→ **Exercise aim**: Track down the lines that contain "shown" and copy them.

→ **Exercise material**:
·····
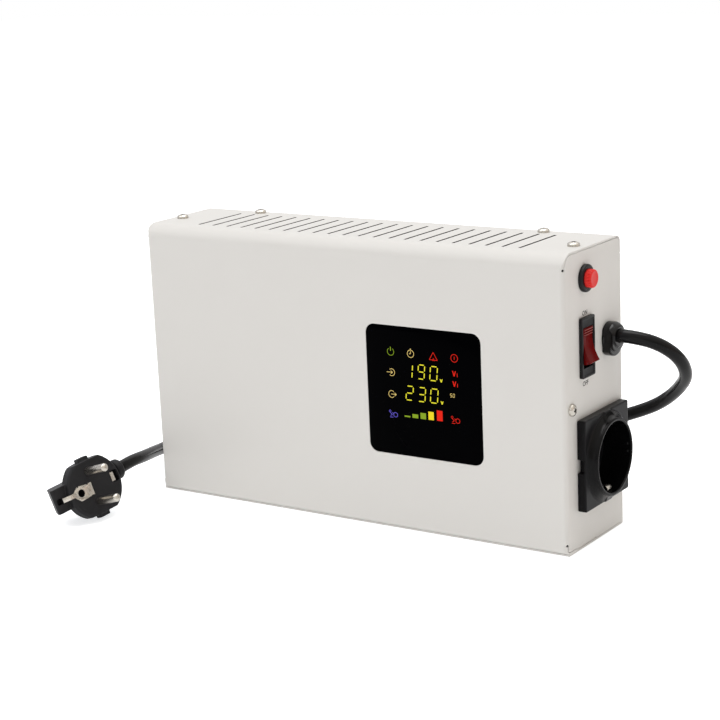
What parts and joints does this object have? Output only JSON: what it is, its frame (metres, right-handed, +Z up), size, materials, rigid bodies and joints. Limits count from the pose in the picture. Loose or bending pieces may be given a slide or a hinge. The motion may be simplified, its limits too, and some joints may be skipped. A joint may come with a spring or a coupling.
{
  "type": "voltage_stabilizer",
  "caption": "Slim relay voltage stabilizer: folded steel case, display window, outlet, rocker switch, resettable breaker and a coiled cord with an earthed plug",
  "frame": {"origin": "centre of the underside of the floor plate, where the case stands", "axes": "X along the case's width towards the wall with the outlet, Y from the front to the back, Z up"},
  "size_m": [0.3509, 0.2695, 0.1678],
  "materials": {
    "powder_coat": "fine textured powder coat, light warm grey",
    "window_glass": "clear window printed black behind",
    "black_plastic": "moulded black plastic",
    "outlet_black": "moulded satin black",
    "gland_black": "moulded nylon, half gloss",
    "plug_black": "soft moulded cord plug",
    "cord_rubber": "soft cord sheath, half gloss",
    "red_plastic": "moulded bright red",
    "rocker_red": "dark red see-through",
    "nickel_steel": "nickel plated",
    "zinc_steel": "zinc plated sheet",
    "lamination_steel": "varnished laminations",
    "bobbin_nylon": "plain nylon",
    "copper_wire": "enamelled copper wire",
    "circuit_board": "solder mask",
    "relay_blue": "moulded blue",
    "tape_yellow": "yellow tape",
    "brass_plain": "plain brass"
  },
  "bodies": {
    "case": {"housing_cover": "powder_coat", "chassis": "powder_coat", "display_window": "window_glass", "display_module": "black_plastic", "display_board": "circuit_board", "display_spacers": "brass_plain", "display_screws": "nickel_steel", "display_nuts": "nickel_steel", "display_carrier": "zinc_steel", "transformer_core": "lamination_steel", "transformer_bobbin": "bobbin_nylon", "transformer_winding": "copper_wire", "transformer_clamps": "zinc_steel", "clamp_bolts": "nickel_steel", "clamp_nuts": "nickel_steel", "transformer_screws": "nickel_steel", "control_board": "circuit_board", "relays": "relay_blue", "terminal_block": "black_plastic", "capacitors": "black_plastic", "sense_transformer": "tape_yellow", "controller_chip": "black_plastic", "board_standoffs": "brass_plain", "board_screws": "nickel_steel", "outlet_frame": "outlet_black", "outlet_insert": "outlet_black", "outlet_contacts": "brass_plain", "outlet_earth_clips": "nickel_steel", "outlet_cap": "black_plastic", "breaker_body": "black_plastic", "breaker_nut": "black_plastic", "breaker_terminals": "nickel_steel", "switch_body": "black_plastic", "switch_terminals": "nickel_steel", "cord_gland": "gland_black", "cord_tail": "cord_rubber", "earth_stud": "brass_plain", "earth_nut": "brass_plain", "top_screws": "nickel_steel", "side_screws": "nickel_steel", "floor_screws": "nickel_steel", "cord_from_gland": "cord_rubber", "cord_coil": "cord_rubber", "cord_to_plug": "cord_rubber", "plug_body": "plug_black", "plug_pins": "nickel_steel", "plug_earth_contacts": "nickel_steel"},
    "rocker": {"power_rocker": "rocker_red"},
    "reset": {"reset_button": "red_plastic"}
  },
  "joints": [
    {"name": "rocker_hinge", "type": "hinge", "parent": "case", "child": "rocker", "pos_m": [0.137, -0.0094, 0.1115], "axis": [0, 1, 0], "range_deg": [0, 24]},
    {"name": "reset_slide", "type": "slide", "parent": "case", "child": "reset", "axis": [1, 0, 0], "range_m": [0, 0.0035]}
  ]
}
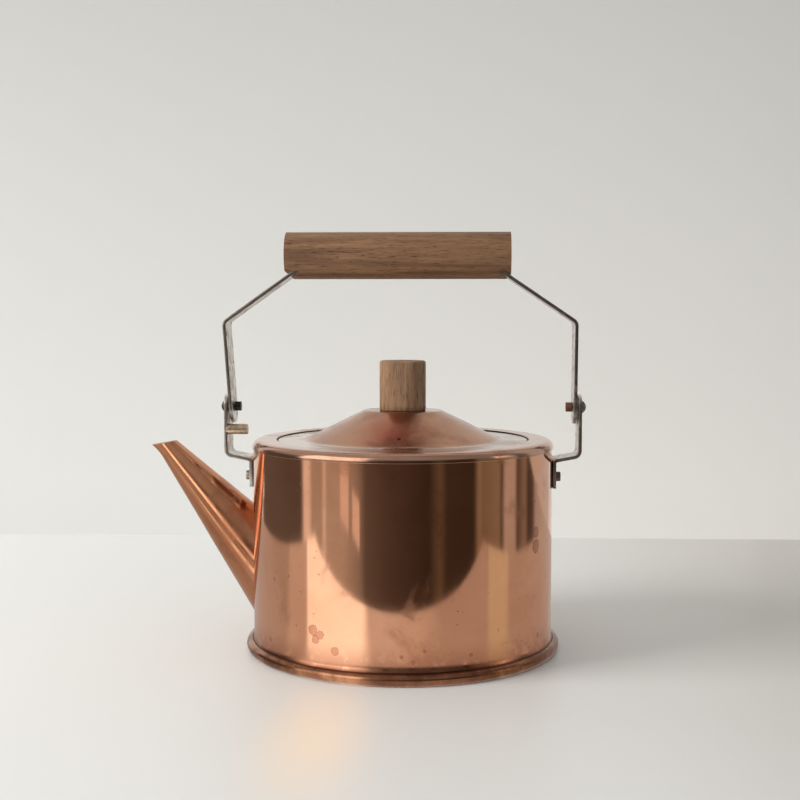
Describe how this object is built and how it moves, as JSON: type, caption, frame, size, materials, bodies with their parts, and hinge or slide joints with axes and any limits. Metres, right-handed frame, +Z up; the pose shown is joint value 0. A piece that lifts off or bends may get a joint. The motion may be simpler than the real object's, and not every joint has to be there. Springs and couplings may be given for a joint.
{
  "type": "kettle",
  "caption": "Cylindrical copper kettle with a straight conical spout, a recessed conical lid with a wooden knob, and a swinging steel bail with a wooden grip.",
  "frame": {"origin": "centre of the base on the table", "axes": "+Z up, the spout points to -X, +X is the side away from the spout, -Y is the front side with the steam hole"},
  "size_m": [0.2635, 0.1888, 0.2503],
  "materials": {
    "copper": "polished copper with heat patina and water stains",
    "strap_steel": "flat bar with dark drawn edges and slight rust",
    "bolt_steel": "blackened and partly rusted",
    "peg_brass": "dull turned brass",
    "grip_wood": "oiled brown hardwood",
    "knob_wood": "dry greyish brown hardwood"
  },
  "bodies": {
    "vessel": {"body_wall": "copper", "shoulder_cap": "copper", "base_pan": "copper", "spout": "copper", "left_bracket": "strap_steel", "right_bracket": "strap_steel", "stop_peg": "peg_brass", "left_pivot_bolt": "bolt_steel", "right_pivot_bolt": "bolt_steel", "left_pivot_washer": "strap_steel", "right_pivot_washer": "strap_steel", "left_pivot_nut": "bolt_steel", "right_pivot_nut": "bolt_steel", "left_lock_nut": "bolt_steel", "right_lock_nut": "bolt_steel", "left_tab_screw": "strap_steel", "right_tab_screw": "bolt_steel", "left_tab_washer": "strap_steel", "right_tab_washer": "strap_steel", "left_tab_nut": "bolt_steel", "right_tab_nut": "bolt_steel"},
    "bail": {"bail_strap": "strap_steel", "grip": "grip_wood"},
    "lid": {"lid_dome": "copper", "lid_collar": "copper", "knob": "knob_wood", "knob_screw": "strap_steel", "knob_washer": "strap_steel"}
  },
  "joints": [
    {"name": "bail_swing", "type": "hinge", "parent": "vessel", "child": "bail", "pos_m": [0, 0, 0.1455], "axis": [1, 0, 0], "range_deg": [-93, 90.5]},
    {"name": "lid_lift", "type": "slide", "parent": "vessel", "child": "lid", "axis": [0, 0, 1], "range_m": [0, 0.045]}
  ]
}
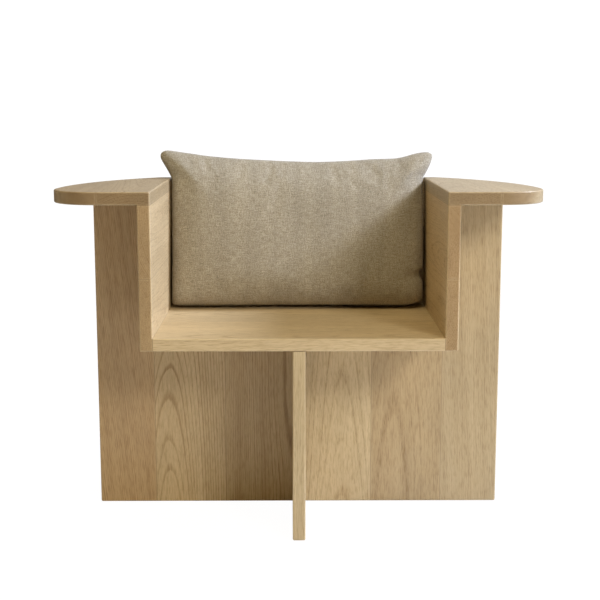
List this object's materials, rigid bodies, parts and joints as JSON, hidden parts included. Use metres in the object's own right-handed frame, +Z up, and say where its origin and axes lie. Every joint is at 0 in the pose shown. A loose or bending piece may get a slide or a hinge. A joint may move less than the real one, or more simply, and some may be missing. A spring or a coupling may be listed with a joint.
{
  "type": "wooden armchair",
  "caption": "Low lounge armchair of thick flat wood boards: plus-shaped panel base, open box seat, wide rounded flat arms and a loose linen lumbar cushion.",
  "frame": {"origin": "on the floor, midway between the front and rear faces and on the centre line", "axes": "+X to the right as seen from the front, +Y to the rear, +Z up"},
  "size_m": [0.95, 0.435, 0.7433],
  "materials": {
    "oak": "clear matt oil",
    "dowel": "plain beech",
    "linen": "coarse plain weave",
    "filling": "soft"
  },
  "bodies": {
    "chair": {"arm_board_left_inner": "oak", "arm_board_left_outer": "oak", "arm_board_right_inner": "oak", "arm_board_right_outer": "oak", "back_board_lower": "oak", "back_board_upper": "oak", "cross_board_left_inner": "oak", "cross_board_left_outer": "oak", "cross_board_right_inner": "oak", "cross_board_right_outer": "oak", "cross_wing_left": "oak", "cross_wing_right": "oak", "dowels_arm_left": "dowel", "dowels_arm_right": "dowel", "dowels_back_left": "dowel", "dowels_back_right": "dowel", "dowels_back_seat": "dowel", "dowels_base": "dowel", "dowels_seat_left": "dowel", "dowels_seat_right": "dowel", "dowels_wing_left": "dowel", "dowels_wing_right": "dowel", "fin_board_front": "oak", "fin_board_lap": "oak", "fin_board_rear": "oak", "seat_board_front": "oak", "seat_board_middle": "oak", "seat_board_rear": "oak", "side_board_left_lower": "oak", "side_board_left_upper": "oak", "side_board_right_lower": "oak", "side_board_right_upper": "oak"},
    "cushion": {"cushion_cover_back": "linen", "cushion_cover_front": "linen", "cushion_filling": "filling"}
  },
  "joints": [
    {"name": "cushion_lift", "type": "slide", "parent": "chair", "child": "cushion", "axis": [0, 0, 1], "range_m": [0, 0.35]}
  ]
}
·····
→ **Task output**:
Describe how this object is built and how it moves, as JSON: type, caption, frame, size, materials, bodies with their parts, and hinge or slide joints with axes and any limits. Metres, right-handed frame, +Z up; the pose shown is joint value 0. A piece that lifts off or bends may get a joint. The motion may be simpler than the real object's, and not every joint has to be there. Springs and couplings may be given for a joint.
List this object's materials, rigid bodies, parts and joints as JSON, hidden parts included. Use metres in the object's own right-handed frame, +Z up, and say where its origin and axes lie. Every joint is at 0 in the pose shown. A loose or bending piece may get a slide or a hinge. A joint may move less than the real one, or more simply, and some may be missing. A spring or a coupling may be listed with a joint.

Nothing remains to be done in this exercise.